Learned Amicus Curiae canvassed that as only one injury is attributed to the appellant, it may be inferred that the appellant had knowledge that the injury which he was going to inflict was likely to cause death. Element of intention in the act of appellant is missing as he did not repeat the injury, therefore, the case does not travel beyond Section 304 Part-II IPC. Reliance is placed on Tersem Singh and Others vs. State of Punjab (1 ).
In order to appreciate the submissions, it will be appropriate at this juncture to consider the nature of injuries received by the deceased. As per post-mortem report Ex. P. 24, the deceased sustained following injuries:- EXTERNAL InJURIEs (1) Stab wound 3"x1"x Cavity deep on left lower and lateral aspect of backside chest. (2) Abrasion 1/2"x1/2" on the forehead. (3) Abrasion 2"x1" on right maxillary region. (4) Abrasion 2"x1" on the right shoulder. InTERNAL InJURIEs (1) Stab wound 3/4"x1/4"x1" an. to lower lobe of left lever. (2) Chopping of spleen upper part. The cause of death was shock as a result of injuries to spleen and lever.
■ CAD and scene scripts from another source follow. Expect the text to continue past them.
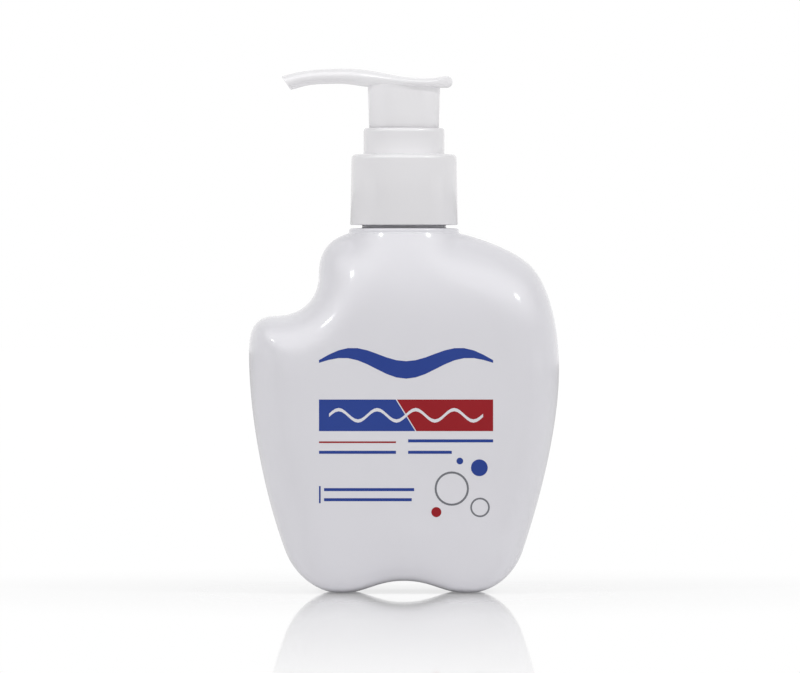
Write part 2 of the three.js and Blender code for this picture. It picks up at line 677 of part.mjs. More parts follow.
// The paste's way through the head, as an oval section swept from over the stem to past the tip.
function duct(growth, knots) {
  const line = curveThrough(knots).getPoints(8);
  const way = new THREE.CatmullRomCurve3(line.map((point) => new THREE.Vector3(point.x, 0, point.y)));
  const height = BORE_HALF_HEIGHT + growth;
  const width = BORE_HALF_WIDTH + growth;
  const oval = new THREE.Shape().absellipse(0, 0, width, height, 0, 2 * Math.PI);
  const options = { steps: 7 * (knots.length - 1), curveSegments: 6, bevelEnabled: false };
  return solidOf(new THREE.ExtrudeGeometry(oval, { ...options, extrudePath: way }));
}

// Head in one piece: pad, spout, skirt, duct and stem socket. Its zero height is the pad's underside.
function pumpHead() {
  const skirtTop = 1;
  const profile = upright(headProfile(), -PAD_HALF_WIDTH - 1, 2 * PAD_HALF_WIDTH + 2);
  const plan = new THREE.ExtrudeGeometry(headPlan(), { depth: 12, bevelEnabled: false }).translate(0, 0, -4);
  const skirt = turned([
    [skirtR - SKIRT_DRAFT - SKIRT_WALL, skirtBottom - padZ],
    [skirtR - SKIRT_DRAFT, skirtBottom - padZ],
    [skirtR, 0],
    [skirtR, skirtTop],
    [skirtR - SKIRT_WALL, skirtTop],
    [skirtR - SKIRT_WALL, 0],
  ], ROUND);
  const socketOuter = rod(socketR + SOCKET_WALL, socketBottom - padZ, skirtTop, SLIM);
  const start = { x: BORE_HALF_WIDTH, y: 0, heading: 180, after: 0.4 };
  const crest = { x: -CREST_X, y: (CREST_HEIGHT + SPOUT_UNDERSIDE) / 2, heading: 180, before: 0.42, after: 0.4 };
  const tip = { x: -HEAD_REACH, y: TIP_TOP - TIP_DROP / 2 - 0.5, heading: 197, before: 0.33 };
  const outerStart = { ...start, x: BORE_HALF_WIDTH + BORE_WALL };
  const bore = rod(socketR, socketBottom - padZ - 1, -stemDrop, SLIM);
  const riser = rod(STEM_BORE_R, -stemDrop - 1, 0, SLIM);
  return geometryOf(
    solidOf(profile)
      .intersect(solidOf(plan))
      .add(solidOf(skirt))
      .add(solidOf(socketOuter))
      .add(duct(BORE_WALL, [outerStart, crest]))
      .subtract(solidOf(bore))
      .subtract(solidOf(riser))
      .subtract(duct(0, [start, crest, tip])),
  );
}

// A ribbon that waves between two ends. Its half width and its swing are functions of the way along.
function waveShape(left, right, z, turns, swing, halfWidth) {
  const steps = 12 * turns;
  const above = [];
  const below = [];
  for (let i = 0; i <= steps; i++) {
    const share = i / steps;
    const x = lerp(left, right, share);
    const middle = z + swing * Math.sin(share * turns * 2 * Math.PI);
    above.push(new THREE.Vector2(x, middle + halfWidth(share)));
    below.unshift(new THREE.Vector2(x, middle - halfWidth(share)));
  }
  return new THREE.Shape([...below, ...above]);
}

function polygon(...points) {
  return new THREE.Shape(points.map(([x, z]) => new THREE.Vector2(x, z)));
}

function bar(left, right, z, height) {
  const bottom = z - height / 2;
  const top = z + height / 2;
  return polygon([left, bottom], [right, bottom], [right, top], [left, top]);
}

function bubble({ x, z, radius, holeRadius }) {
  const disc = new THREE.Shape().absarc(x, z, radius, 0, 2 * Math.PI);
  if (holeRadius) disc.holes.push(new THREE.Path().absarc(x, z, holeRadius, 0, 2 * Math.PI, true));
  return disc;
}

// Printed shapes by node name, with the ink of each
function printedShapes() {
  const slant = (BAND_SPLIT_BOTTOM - BAND_SPLIT_TOP) / (BAND_TOP - BAND_BOTTOM);
  const half = (INK_SPLIT / 2) * Math.hypot(1, slant);
  const columnEnd = PRINT_LEFT + LEFT_COLUMN_WIDTH;
  const columnStart = PRINT_RIGHT - RIGHT_COLUMN_WIDTH;
  const footLeft = PRINT_LEFT + FOOT_LINE_INDENT;
  const footUpperZ = MARK_Z + FOOT_LINE_SPACING / 2;
  const footLowerZ = MARK_Z - FOOT_LINE_SPACING / 2;
  const waveHalfWidth = (share) => lerp(WAVE_TIP, WAVE_BAND, Math.sin(share * Math.PI));
  const wave = waveShape(PRINT_LEFT, PRINT_RIGHT, WAVE_Z, WAVE_TURNS, WAVE_HEIGHT, waveHalfWidth);
  const blueField = polygon(
    [PRINT_LEFT, BAND_BOTTOM],
    [BAND_SPLIT_BOTTOM - half, BAND_BOTTOM],
    [BAND_SPLIT_TOP - half, BAND_TOP],
    [PRINT_LEFT, BAND_TOP],
  );
  const redField = polygon(
    [BAND_SPLIT_BOTTOM + half, BAND_BOTTOM],
    [PRINT_RIGHT, BAND_BOTTOM],
    [PRINT_RIGHT, BAND_TOP],
    [BAND_SPLIT_TOP + half, BAND_TOP],
  );
  const bubbles = Object.entries(BUBBLES).map(([name, b]) => [name, b.ink, bubble(b)]);
  return [
    ["print_wave", "blue", wave],
    ["print_band_blue", "blue", blueField],
    ["print_band_red", "red", redField],
    ["print_rule_red", "red", bar(PRINT_LEFT, columnEnd, RULE_Z, RULE_HEIGHT)],
    ["print_line_left", "blue", bar(PRINT_LEFT, columnEnd, LINE_LOWER_Z, LINE_HEIGHT)],
    ["print_line_right_upper", "blue", bar(columnStart, PRINT_RIGHT, LINE_UPPER_Z, LINE_HEIGHT)],
    ["print_line_right_lower", "blue", bar(columnStart, PRINT_RIGHT - SHORT_LINE_CUT, LINE_LOWER_Z, LINE_HEIGHT)],
    ["print_mark_upright", "blue", bar(PRINT_LEFT, PRINT_LEFT + MARK_WIDTH, MARK_Z, MARK_HEIGHT)],
    ["print_line_foot_upper", "blue", bar(footLeft, footLeft + FOOT_UPPER_WIDTH, footUpperZ, LINE_HEIGHT)],
    ["print_line_foot_lower", "blue", bar(footLeft, footLeft + FOOT_LOWER_WIDTH, footLowerZ, LINE_HEIGHT)],
    ...bubbles,
  ];
}

const inks = {
  blue: new THREE.MeshStandardMaterial({ color: 0x36489a, roughness: 0.4 }),
  red: new THREE.MeshStandardMaterial({ color: 0x96202a, roughness: 0.4 }),
  grey: new THREE.MeshStandardMaterial({ color: 0x8c8f96, roughness: 0.4 }),
};
const bottlePlastic = new THREE.MeshStandardMaterial({ color: 0xebebee, roughness: 0.3 });
const pumpPlastic = new THREE.MeshStandardMaterial({ color: 0xefeef0, roughness: 0.3 });
const clearPlastic = new THREE.MeshStandardMaterial({ color: 0xdfe3e4, roughness: 0.4 });
const sealPlastic = new THREE.MeshStandardMaterial({ color: 0xe6e2d6, roughness: 0.5 });
const steel = new THREE.MeshStandardMaterial({ color: 0xb9bcc0, roughness: 0.25, metalness: 1 });

function add(group, name, geometry, material) {
  const mesh = new THREE.Mesh(geometry, material);
  mesh.name = name;
  group.add(mesh);
}

const dispenser = new THREE.Group();
add(dispenser, "bottle", bottle(), bottlePlastic);

// Ink lies on the flat front. The band has a wave left bare across both of its fields.
const frontY = -BODY_DEPTH / 2 - PRINT_GAP - PRINT_THICKNESS;
const bandWave = waveShape(PRINT_LEFT + BAND_WAVE_MARGIN, PRINT_RIGHT - BAND_WAVE_MARGIN,
  (BAND_BOTTOM + BAND_TOP) / 2, BAND_WAVE_TURNS, BAND_WAVE_HEIGHT, () => BAND_WAVE_WIDTH);
const bareWave = solidOf(upright(bandWave, frontY - 1, PRINT_THICKNESS + 2));
for (const [name, ink, shape] of printedShapes()) {
  const sheet = upright(shape, frontY, PRINT_THICKNESS, 16);
  const cut = name.includes("band") ? geometryOf(solidOf(sheet).subtract(bareWave)) : sheet;
  add(dispenser, name, cut, inks[ink]);
}

// The pump's pieces are placed from the neck's rim.
const pump = new THREE.Group();
pump.position.z = rimZ;
dispenser.add(pump);
add(pump, "screw_collar", screwCollar(), pumpPlastic);
add(pump, "neck_gasket", neckGasket(), sealPlastic);
add(pump, "guide_collar", guideCollar(), pumpPlastic);
add(pump, "pump_cylinder", pumpCylinder(), clearPlastic);
add(pump, "inlet_ball", inletBall(), steel);
add(pump, "dip_tube", dipTube(), clearPlastic);
add(pump, "spring", spring(), steel);
add(pump, "piston", piston(), sealPlastic);
add(pump, "stem", stem(), clearPlastic);
add(pump, "valve_pin", valvePin(), clearPlastic);

// The head is placed from its pad's underside.
const head = new THREE.Group();
head.position.z = padZ;
pump.add(head);
add(head, "pump_head", pumpHead(), pumpPlastic);

export default dispenser;
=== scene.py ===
import math

import bpy
import numpy as np
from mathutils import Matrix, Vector
from mathutils.geometry import interpolate_bezier


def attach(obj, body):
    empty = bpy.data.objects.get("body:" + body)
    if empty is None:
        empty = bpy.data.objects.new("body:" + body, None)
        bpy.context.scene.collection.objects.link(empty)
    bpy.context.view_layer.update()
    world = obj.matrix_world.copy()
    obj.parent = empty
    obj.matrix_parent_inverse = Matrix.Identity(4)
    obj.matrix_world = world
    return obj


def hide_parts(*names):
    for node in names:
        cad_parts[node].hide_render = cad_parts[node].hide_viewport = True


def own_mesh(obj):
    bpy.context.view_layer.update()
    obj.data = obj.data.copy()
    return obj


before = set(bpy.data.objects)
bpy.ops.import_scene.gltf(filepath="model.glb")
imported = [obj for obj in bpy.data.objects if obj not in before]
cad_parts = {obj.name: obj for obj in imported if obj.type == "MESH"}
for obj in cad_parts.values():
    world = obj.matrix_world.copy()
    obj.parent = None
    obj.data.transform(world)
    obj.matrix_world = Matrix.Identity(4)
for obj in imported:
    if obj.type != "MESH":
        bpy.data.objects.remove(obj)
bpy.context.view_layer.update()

MM = 0.001

# Bottle, in millimetres: the same sizes as the solid that it is dressed around
SIDE = 46.55
BODY_HEIGHT = 107.3
BODY_HALF_DEPTH = 23.0
BASE_HALF_DEPTH = 21.5
SHOULDER_R = 17.0
SHOULDER_DROP = 28.0
SIDE_EDGE = 16.0
BASE_EDGE = 8.0
BASE_BLEND = 20.0
WALL = 1.2
SHOULDER_STEP = 0.5
RING_R = 16.5
RING_TOP = 108.9
RING_EDGE = 0.8
NECK_R = 12.6
NECK_EDGE = 0.4
RIM_Z = 122.0
RIM_WALL = 1.1
THREAD_PITCH = 4.23
THREAD_TURNS = 1.5
THREAD_DEPTH = 1.1
THREAD_ROOT_HALF = 1.1
THREAD_CREST_HALF = 0.5
THREAD_Z = RIM_Z - 3.05 - THREAD_TURNS * THREAD_PITCH

# How square the body's edges are at its base, its sides and its shoulder; 2 is a round
BASE_POWER = 4
SIDE_POWER = 2.5
SHOULDER_POWER = 2

# Knots of the body's outline seen from the front: place, heading in degrees, and the lengths of the
# handles before and after it as shares of the chord on that side
OUTLINE = [
    (SHOULDER_R, BODY_HEIGHT, -13.6, 0, 0.3),
    (38.6, 97.0, -48, 0.28, 0.24),
    (SIDE, 67.0, -90, 0.4, 0.32),
    (35.6, 12.2, -109, 0.27, 0.35),
    (18.9, -0.35, 180, 0.38, 0.39),
    (0, 3.3, 180, 0.44, 0.44),
    (-18.9, -0.35, 180, 0.39, 0.35),
    (-35.6, 12.2, 111, 0.35, 0.28),
    (-SIDE, 72.0, 90, 0.33, 0.56),
    (-38.5, 82.6, 0, 0.43, 0.42),
    (-25.6, 95.0, 90, 0.43, 0.53),
    (-SHOULDER_R, BODY_HEIGHT, 18.4, 0.32, 0),
]

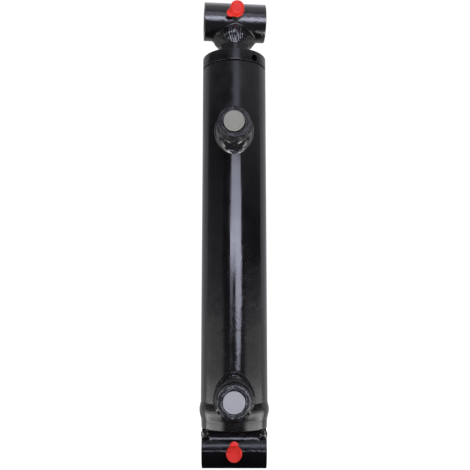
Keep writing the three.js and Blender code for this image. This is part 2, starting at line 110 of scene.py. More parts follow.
barrel_low, barrel_high, _ = box("barrel_tube")
gland_low, gland_high, _ = box("gland")
cap_low, cap_high, _ = box("base_cap")
base_tube_high = box("base_cross_tube")[1]
rod_low, rod_high, _ = box("piston_rod")
rod_port_low, _, rod_port_mid = box("rod_port_boss")
rod_mount = next(m for m in frame["record"]["mounts"] if m["name"] == "rod_tube_right_face")

BARREL_R = barrel_high.x
BORE_R = 25.4 * MM
IN_BORE_R = BORE_R - 0.3 * MM
SEAM_Z = barrel_high.z
GLAND_TOP_Z = gland_high.z
CAP_R = cap_high.x
CAP_Z = cap_low.z
TUBE_R = base_tube_high.z
PIN_BORE_R = 12.9 * MM
ROD_R = (rod_high.x - rod_low.x) / 2
PIN_TO_PIN = box("rod_cross_tube")[2].z
ROD_TURN = math.atan2(rod_mount["axis"][1], rod_mount["axis"][0])
ROD_TUBE_HALF = math.hypot(rod_mount["pos_m"][0], rod_mount["pos_m"][1])
BOSS_R = 15 * MM
BOSS_FACE = -rod_port_low.y
ROD_PORT_Z = rod_port_mid.z
BASE_PORT_Z = box("base_port_boss")[2].z
PORT_R = 9.1 * MM
PASSAGE_R = 6 * MM
BASE_FITTING_Z = box("base_grease_fitting_body")[2].z

TURNED = turned_by(ROD_TURN)
AT_ROD_PIN = TURNED @ raised(PIN_TO_PIN)

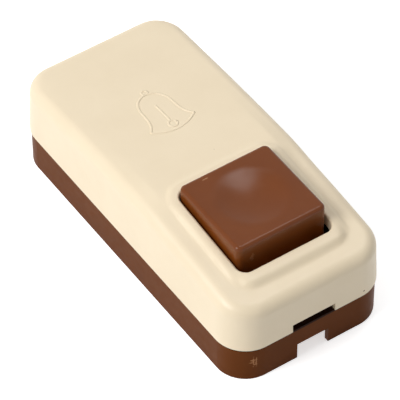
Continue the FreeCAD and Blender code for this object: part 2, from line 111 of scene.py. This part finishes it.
# The bell figure on the top of the cover, as raised lines. All places in millimetres.
LINE_WIDTH_MM = 0.5
LINE_RISE_MM = 0.12
LINE_SINK_MM = 0.15
SHOULDER_ACROSS = 0.6
SHOULDER_RISE = 0.75
LINE_STEPS = 6
RING_STEPS = 16
BELL_SIDE = [(0.0, 18.0), (1.5, 17.5), (2.6, 16.4), (3.2, 14.8), (3.3, 13.0), (3.5, 11.2),
             (4.0, 9.8), (4.8, 8.7)]
BELL_MOUTH = [(-4.8, 8.7), (-2.6, 7.5), (0.0, 7.0), (2.6, 7.5), (4.8, 8.7)]
BELL_STEM = [(0.0, 14.4), (0.0, 12.0), (0.0, 9.5)]
BELL_CLAPPER = (0.0, 8.6, 0.85)
BELL_LOOP = (0.2, 18.5, 0.6)

# The floor. Its part under the base has the half width, half length and corner radius below, and
# is split at a line, beyond which it has no glow.
FLOOR_REACH = 3.0
FLOOR_Z = -0.05 * MM
FLOOR_WHITE = (0.88, 0.88, 0.88, 1)
FLOOR_GLOW = 0.60
FOOTPRINT_MM = (16.6, 36.1, 7.0)
SPLIT_Y_MM = -25.0
CORNER_STEPS = 6

# The sky's light on the near and the far side, and how wide the change between them and the edge
# at the horizon are
PLAIN_WHITE = (1, 1, 1, 1)
SKY_NEAR = 0.26
SKY_FAR = 0.62
SKY_BLEND = 0.7
SKY_EDGE = 0.1

# Lamps: name, place, size and power
LAMPS = [
    ("left_lamp", (-0.53, 0.05, 0.51), 0.30, 3.40),
    ("right_lamp", (0.272, 0.166, 0.735), 0.26, 0.88),
]
LAMP_AIM = (0, 0, 0.01)


def linear(colour):
    """A screen colour as a linear RGBA value."""
    parts = [c / 12.92 if c <= 0.04045 else ((c + 0.055) / 1.055) ** 2.4 for c in colour]
    return (*parts, 1.0)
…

While dealing with a case of single injury, the Apex Court in Jagrup Singh vs. State of Haryana (2), observed that there is no justification for the assertion that the giving of a solitary blow on a vital part of the body resulting in death must always necessarily reduce the offence to culpable homicide not amounting to murder punishable under Section 304 Part-II of the Indian Penal Code.
(3.) IN State of Karnataka vs. Vedanayagam (3), it was indicated that it is fallacious to contend that wherever there is a single injury only a case of culpable homicide is made out irrespective of other circumstances.
Coming to the testimony of the prosecution witnesses in the case on hand, we find that Hamid Hussain (PW3) and Sheruddin (PW5) deposed that they had seen the appellant removing dagger out of the back of Iqbal mercilessly. Mohd. Shafi @ Rafiq Mohd. (PW6) in his deposition stated that appellant got penetrated the dagger just below the left side of the ribs of Iqbal and remove it forcibly. It is established that the appellant inflicted only one injury by sharp weapon on the person of the deceased and the part of the body selected for causing injuries was left side of back just below the ribs. A glance on the post-mortem report indicates that there was a stab wound of 3"x1"x Cavity deep which caused injury on the lever and spleen.
Dr. Rakesh Sharma, PW17 who performed autopsy on the dead body of Iqbal, deposed that cause of death was haemorrhagic shock as a result of injuries to spleen and lever. Therefore, it can reasonably be inferred that such a solitary injury inflicted upon the deceased was sufficient to cause death in the ordinary course of nature. This circumstance would show that appellant intentionally inflicted the injury and the infliction of such injury would indicate such a state of mind of appellant that he aimed and inflicted the injury with a deadly weapon. In view of the nature of the injury, it would be perverse to conclude that appellant did not intend to inflict the injury that he did. When once the ingredient "intention" is established then the offence would be murder as the intended injury was sufficient in the ordinary course of nature to cause death. In this view of the matter, the inevitable conclusion would be that appellant committed the offence of murder and not culpable homicide not amounting to murder.